3. Benchmark Against Healthy Distribution
Source: LNO framework standards, your past healthy weeks
- What I look for: Historical high-performing weeks for you
- How I use it: Suggest realistic targets based on your pattern
- Example: "Your best weeks are 45% leverage, 35% neutral, 20% overhead"
4. Identify Overhead Elimination Opportunities
Source: Stakeholder calendar, team habits
- What I look for: Recurring meetings, tasks that are truly non-essential
- How I use it: Suggest specific elimination tactics with owners
- Example: "Weekly status meeting could go async (save 2 hrs). Suggest to manager."
5. Flag Leverage Opportunities
Source: Current work, strategic goals
- What I look for: What if you invested deeper in leverage work?
- How I use it: Quantify ROI of shifting time
- Example: "If you spent 10 hrs on metrics dashboard, saves 1 hr/week = 52 hrs/year"
6. Route for Action
Routing logic:
- Define leverage work: Link to
/prd-draft,/write-prod-strategy - Create blockers list: Use
/catalyst-pm-ops:slack-messageto request overhead elimination - Track time: Suggest time-blocking strategies to protect leverage time
- Weekly audit: Use this weekly to course-correct
Output Quality Self-Check
Before delivering the prioritization output, verify:
- Every task classified: No task is left without an L, N, or O label. If classification is ambiguous, explain why.
- Time estimates included: Each task has an estimated time in hours or minutes.
- Distribution calculated: L/N/O percentages are shown and compared to the 40/35/20 target.
- Capacity check done: Total Leverage hours are compared against available deep work time.
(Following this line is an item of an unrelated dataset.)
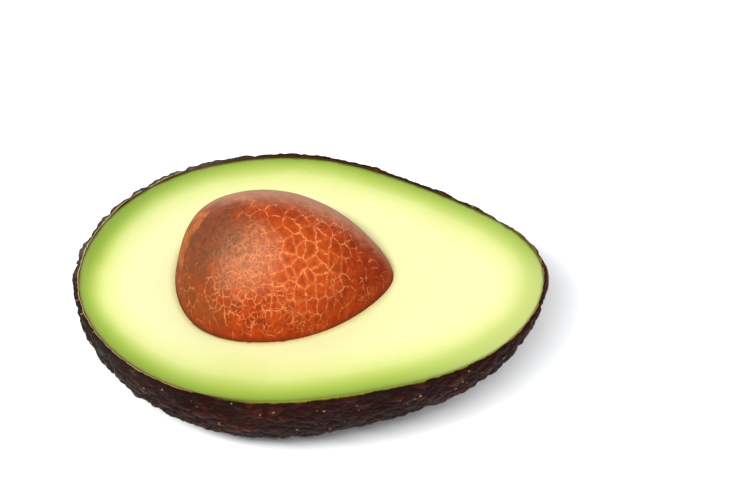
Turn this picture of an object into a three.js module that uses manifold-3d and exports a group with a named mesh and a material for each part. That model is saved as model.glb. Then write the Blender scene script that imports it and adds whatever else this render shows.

If over capacity, specific recommendations are provided.
- Actionable recommendations: At least 2-3 specific overhead tasks are flagged for elimination or delegation, with a suggested alternative (who to delegate to, or why it can be skipped).
- Calendar blocking suggested: Specific time blocks are recommended for Leverage work (e.g., "Block Monday 9-12 for PRD writing").
- Strategy alignment checked: Leverage tasks are validated against current strategic priorities from
thoughts/shared/pm/frameworks/. If a Leverage task does not connect to strategy, flag it.